-- Begin Given material --
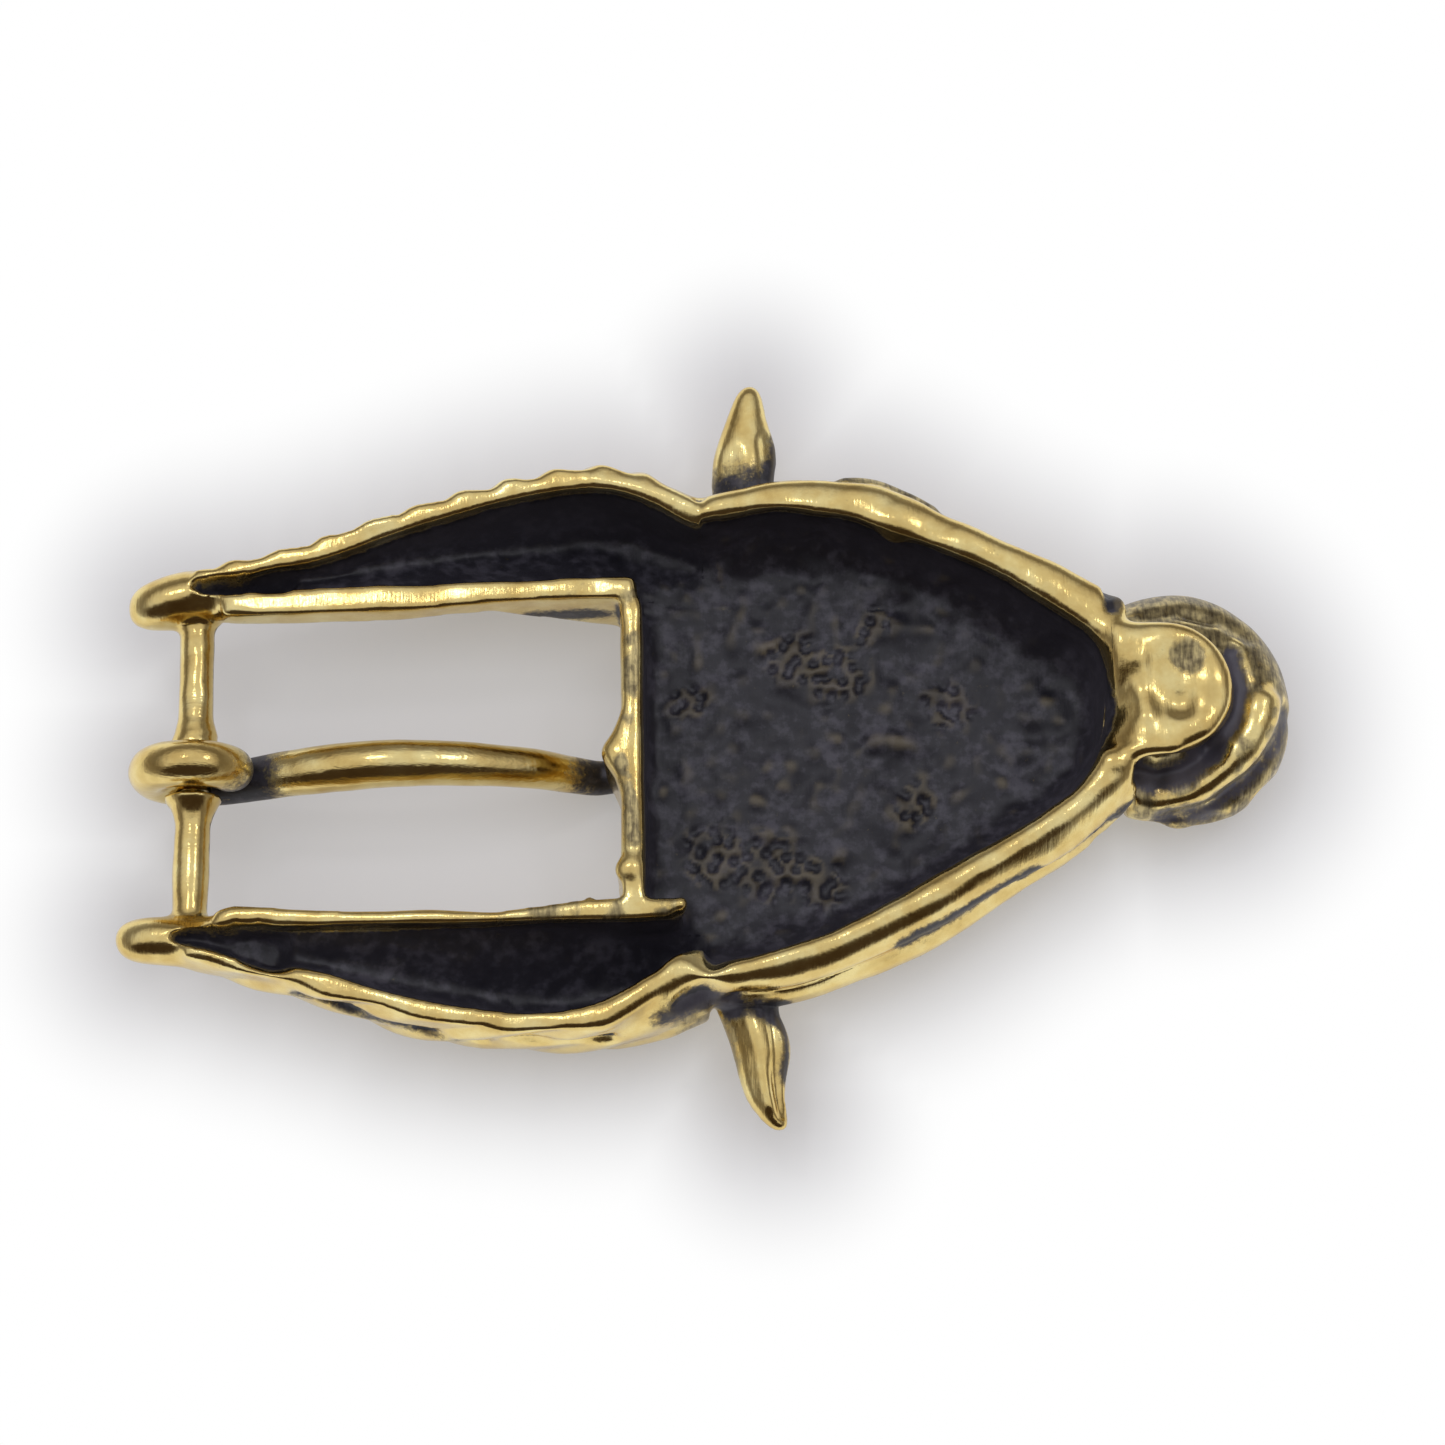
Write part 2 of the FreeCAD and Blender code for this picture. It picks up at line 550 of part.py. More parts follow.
# Ears: leaves that stand out sideways from the head, behind the horns.
UPPER_EAR_SHARES = [
    # Y, X and half sizes along and up as shares of the length, height as a share of the rim's
    (0.205, 0.032, 0.030, 0.026, 0.500),
    (0.245, 0.033, 0.028, 0.022, 0.515),
    (0.285, 0.036, 0.023, 0.017, 0.536),
    (0.315, 0.038, 0.014, 0.012, 0.557),
    (0.3270, 0.0395, 0.0085, 0.0075, 0.565),
    (0.3312, 0.0400, 0.0030, 0.0028, 0.565),
]
LOWER_EAR_SHARES = [
    (-0.205, 0.030, 0.032, 0.026, 0.500),
    (-0.245, 0.034, 0.026, 0.022, 0.515),
    (-0.285, 0.039, 0.021, 0.017, 0.536),
    (-0.315, 0.045, 0.014, 0.012, 0.557),
    (-0.3270, 0.0505, 0.0085, 0.0075, 0.565),
    (-0.3312, 0.0515, 0.0030, 0.0028, 0.565),
]


def ear(stations, head):
    rings = []
    for y, x, along, up, height in stations:
        centre = V(x * LENGTH, y * LENGTH, height * RIM)
        ring = Part.Ellipse(centre + AXIS_X * along * LENGTH, centre + AXIS_Z * up * LENGTH, centre)
        rings.append(Part.Wire([ring.toShape()]))
    leaf = Part.makeLoft(rings, True, False)
    # the root is soldered on: it ends where the head's outside begins
    rest = leaf.cut(head)
    return max(rest.Solids, key=lambda solid: abs(solid.Volume)).copy()


head_blank = head_outside()
chin_blank, _ = chin_plate()
upper_rail = rail("upper_side_rail", UPPER_SEAM_SHARES, UPPER_RAIL_SHARES, UPPER_RAIL_END_SHARE)
lower_rail = rail("lower_side_rail", LOWER_SEAM_SHARES, LOWER_RAIL_SHARES, LOWER_RAIL_END_SHARE)
pieces = [
    loose_shape("face_shell", face_shell([upper_rail.Shape, lower_rail.Shape, chin_blank])),
    loose_shape("muzzle", muzzle(chin_blank)),
    loose_shape("chin_pad", chin_pad()),
    loose_shape("upper_ear", ear(UPPER_EAR_SHARES, head_blank)),
    loose_shape("lower_ear", ear(LOWER_EAR_SHARES, head_blank)),
    loose_shape("upper_horn",
                horn(UPPER_HORN_SHARES, UPPER_TIP_SHARES, UPPER_SEAM_SHARES, 1, UPPER_BAR_END)),
    loose_shape("lower_horn",
                horn(LOWER_HORN_SHARES, LOWER_TIP_SHARES, LOWER_SEAM_SHARES, -1, LOWER_BAR_END)),
    upper_rail,
    lower_rail,
    cross_bar(),
    hinge_bar(),
    collar("upper_collar", 1, UPPER_FLARE_SHARES),
    collar("lower_collar", -1, LOWER_FLARE_SHARES),
    loose_shape("tongue", tongue()),
]
doc.recompute()

for item in doc.Objects:
    if "Invalid" in item.State or "Error" in item.State:
        raise RuntimeError("object in error: " + item.Name)
for piece in pieces:
    shape = piece.Shape
    if shape.isNull() or not shape.isValid():
        raise RuntimeError("bad shape: " + piece.Label)
    if len(shape.Solids) != 1:
        raise RuntimeError("%s has %d solids" % (piece.Label, len(shape.Solids)))
    shape.exportStep("parts/%s.step" % piece.Label)
    print("%-18s %8.1f mm3" % (piece.Label, shape.Volume))
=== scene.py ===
import json
import math

import bpy
import numpy as np
from mathutils import Euler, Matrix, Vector
from mathutils.kdtree import KDTree

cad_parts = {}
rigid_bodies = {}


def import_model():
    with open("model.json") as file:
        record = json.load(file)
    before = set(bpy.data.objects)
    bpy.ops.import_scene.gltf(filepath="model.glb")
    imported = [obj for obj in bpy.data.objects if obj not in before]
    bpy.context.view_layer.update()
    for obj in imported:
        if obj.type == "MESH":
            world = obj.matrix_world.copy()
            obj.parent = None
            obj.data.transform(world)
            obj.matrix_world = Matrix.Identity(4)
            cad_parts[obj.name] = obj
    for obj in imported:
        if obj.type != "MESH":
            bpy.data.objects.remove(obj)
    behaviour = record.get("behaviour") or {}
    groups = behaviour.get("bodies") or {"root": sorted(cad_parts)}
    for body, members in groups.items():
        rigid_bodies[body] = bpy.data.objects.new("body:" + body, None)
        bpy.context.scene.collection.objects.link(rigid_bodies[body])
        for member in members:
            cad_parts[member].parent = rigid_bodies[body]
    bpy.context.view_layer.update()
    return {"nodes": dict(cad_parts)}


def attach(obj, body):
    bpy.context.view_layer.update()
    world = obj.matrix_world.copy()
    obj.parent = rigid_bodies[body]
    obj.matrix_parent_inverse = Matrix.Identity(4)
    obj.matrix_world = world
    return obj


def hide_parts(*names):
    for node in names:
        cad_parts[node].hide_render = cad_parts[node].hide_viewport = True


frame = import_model()

# The casting: head, muzzle, horns, rails, cross bar and hinge bar were modelled in wax as one
# form and cast in bronze. The solids' meshes are joined here into that one wax, so that every
# form runs into the next one, and the sections below work each form in it before it is cut apart.
MM = 0.001
WAX_NODES = ("face_shell", "muzzle", "chin_pad", "upper_ear", "lower_ear", "upper_horn", "lower_horn",
             "upper_side_rail", "lower_side_rail", "cross_bar", "hinge_bar", "upper_collar", "lower_collar")
WAX_GRAIN = 0.27            # mm between the wax's points
RIM_HEIGHT = 15.0           # mm above the table, as all heights below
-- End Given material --
## [Stated goal]
Each line of the material must be restated exactly.

## [Response for this exercise]
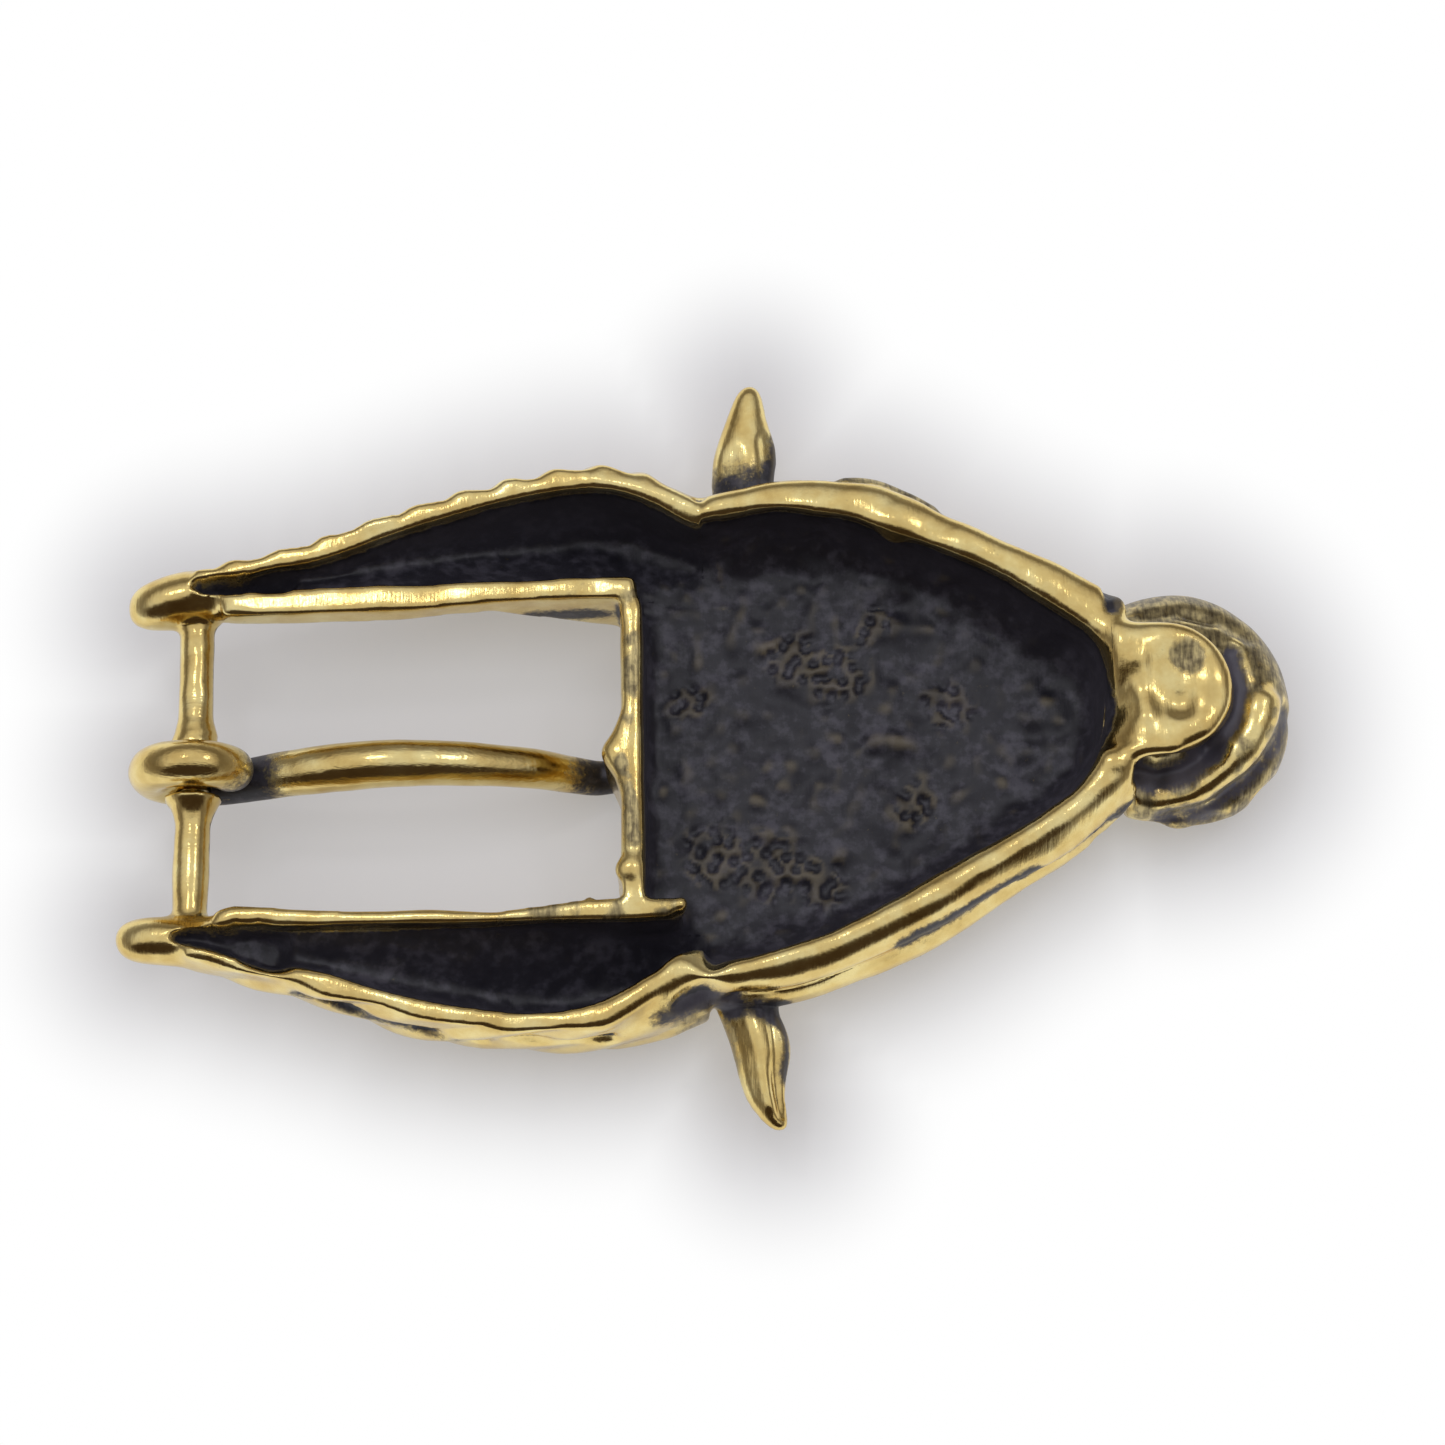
Write part 2 of the FreeCAD and Blender code for this picture. It picks up at line 550 of part.py. More parts follow.
# Ears: leaves that stand out sideways from the head, behind the horns.
UPPER_EAR_SHARES = [
    # Y, X and half sizes along and up as shares of the length, height as a share of the rim's
    (0.205, 0.032, 0.030, 0.026, 0.500),
    (0.245, 0.033, 0.028, 0.022, 0.515),
    (0.285, 0.036, 0.023, 0.017, 0.536),
    (0.315, 0.038, 0.014, 0.012, 0.557),
    (0.3270, 0.0395, 0.0085, 0.0075, 0.565),
    (0.3312, 0.0400, 0.0030, 0.0028, 0.565),
]
LOWER_EAR_SHARES = [
    (-0.205, 0.030, 0.032, 0.026, 0.500),
    (-0.245, 0.034, 0.026, 0.022, 0.515),
    (-0.285, 0.039, 0.021, 0.017, 0.536),
    (-0.315, 0.045, 0.014, 0.012, 0.557),
    (-0.3270, 0.0505, 0.0085, 0.0075, 0.565),
    (-0.3312, 0.0515, 0.0030, 0.0028, 0.565),
]


def ear(stations, head):
    rings = []
    for y, x, along, up, height in stations:
        centre = V(x * LENGTH, y * LENGTH, height * RIM)
        ring = Part.Ellipse(centre + AXIS_X * along * LENGTH, centre + AXIS_Z * up * LENGTH, centre)
        rings.append(Part.Wire([ring.toShape()]))
    leaf = Part.makeLoft(rings, True, False)
    # the root is soldered on: it ends where the head's outside begins
    rest = leaf.cut(head)
    return max(rest.Solids, key=lambda solid: abs(solid.Volume)).copy()


head_blank = head_outside()
chin_blank, _ = chin_plate()
upper_rail = rail("upper_side_rail", UPPER_SEAM_SHARES, UPPER_RAIL_SHARES, UPPER_RAIL_END_SHARE)
lower_rail = rail("lower_side_rail", LOWER_SEAM_SHARES, LOWER_RAIL_SHARES, LOWER_RAIL_END_SHARE)
pieces = [
    loose_shape("face_shell", face_shell([upper_rail.Shape, lower_rail.Shape, chin_blank])),
    loose_shape("muzzle", muzzle(chin_blank)),
    loose_shape("chin_pad", chin_pad()),
    loose_shape("upper_ear", ear(UPPER_EAR_SHARES, head_blank)),
    loose_shape("lower_ear", ear(LOWER_EAR_SHARES, head_blank)),
    loose_shape("upper_horn",
                horn(UPPER_HORN_SHARES, UPPER_TIP_SHARES, UPPER_SEAM_SHARES, 1, UPPER_BAR_END)),
    loose_shape("lower_horn",
                horn(LOWER_HORN_SHARES, LOWER_TIP_SHARES, LOWER_SEAM_SHARES, -1, LOWER_BAR_END)),
    upper_rail,
    lower_rail,
    cross_bar(),
    hinge_bar(),
    collar("upper_collar", 1, UPPER_FLARE_SHARES),
    collar("lower_collar", -1, LOWER_FLARE_SHARES),
    loose_shape("tongue", tongue()),
]
doc.recompute()

for item in doc.Objects:
    if "Invalid" in item.State or "Error" in item.State:
        raise RuntimeError("object in error: " + item.Name)
for piece in pieces:
    shape = piece.Shape
    if shape.isNull() or not shape.isValid():
        raise RuntimeError("bad shape: " + piece.Label)
    if len(shape.Solids) != 1:
        raise RuntimeError("%s has %d solids" % (piece.Label, len(shape.Solids)))
    shape.exportStep("parts/%s.step" % piece.Label)
    print("%-18s %8.1f mm3" % (piece.Label, shape.Volume))
=== scene.py ===
import json
import math

import bpy
import numpy as np
from mathutils import Euler, Matrix, Vector
from mathutils.kdtree import KDTree

cad_parts = {}
rigid_bodies = {}


def import_model():
    with open("model.json") as file:
        record = json.load(file)
    before = set(bpy.data.objects)
    bpy.ops.import_scene.gltf(filepath="model.glb")
    imported = [obj for obj in bpy.data.objects if obj not in before]
    bpy.context.view_layer.update()
    for obj in imported:
        if obj.type == "MESH":
            world = obj.matrix_world.copy()
            obj.parent = None
            obj.data.transform(world)
            obj.matrix_world = Matrix.Identity(4)
            cad_parts[obj.name] = obj
    for obj in imported:
        if obj.type != "MESH":
            bpy.data.objects.remove(obj)
    behaviour = record.get("behaviour") or {}
    groups = behaviour.get("bodies") or {"root": sorted(cad_parts)}
    for body, members in groups.items():
        rigid_bodies[body] = bpy.data.objects.new("body:" + body, None)
        bpy.context.scene.collection.objects.link(rigid_bodies[body])
        for member in members:
            cad_parts[member].parent = rigid_bodies[body]
    bpy.context.view_layer.update()
    return {"nodes": dict(cad_parts)}


def attach(obj, body):
    bpy.context.view_layer.update()
    world = obj.matrix_world.copy()
    obj.parent = rigid_bodies[body]
    obj.matrix_parent_inverse = Matrix.Identity(4)
    obj.matrix_world = world
    return obj


def hide_parts(*names):
    for node in names:
        cad_parts[node].hide_render = cad_parts[node].hide_viewport = True


frame = import_model()

# The casting: head, muzzle, horns, rails, cross bar and hinge bar were modelled in wax as one
# form and cast in bronze. The solids' meshes are joined here into that one wax, so that every
# form runs into the next one, and the sections below work each form in it before it is cut apart.
MM = 0.001
WAX_NODES = ("face_shell", "muzzle", "chin_pad", "upper_ear", "lower_ear", "upper_horn", "lower_horn",
             "upper_side_rail", "lower_side_rail", "cross_bar", "hinge_bar", "upper_collar", "lower_collar")
WAX_GRAIN = 0.27            # mm between the wax's points
RIM_HEIGHT = 15.0           # mm above the table, as all heights below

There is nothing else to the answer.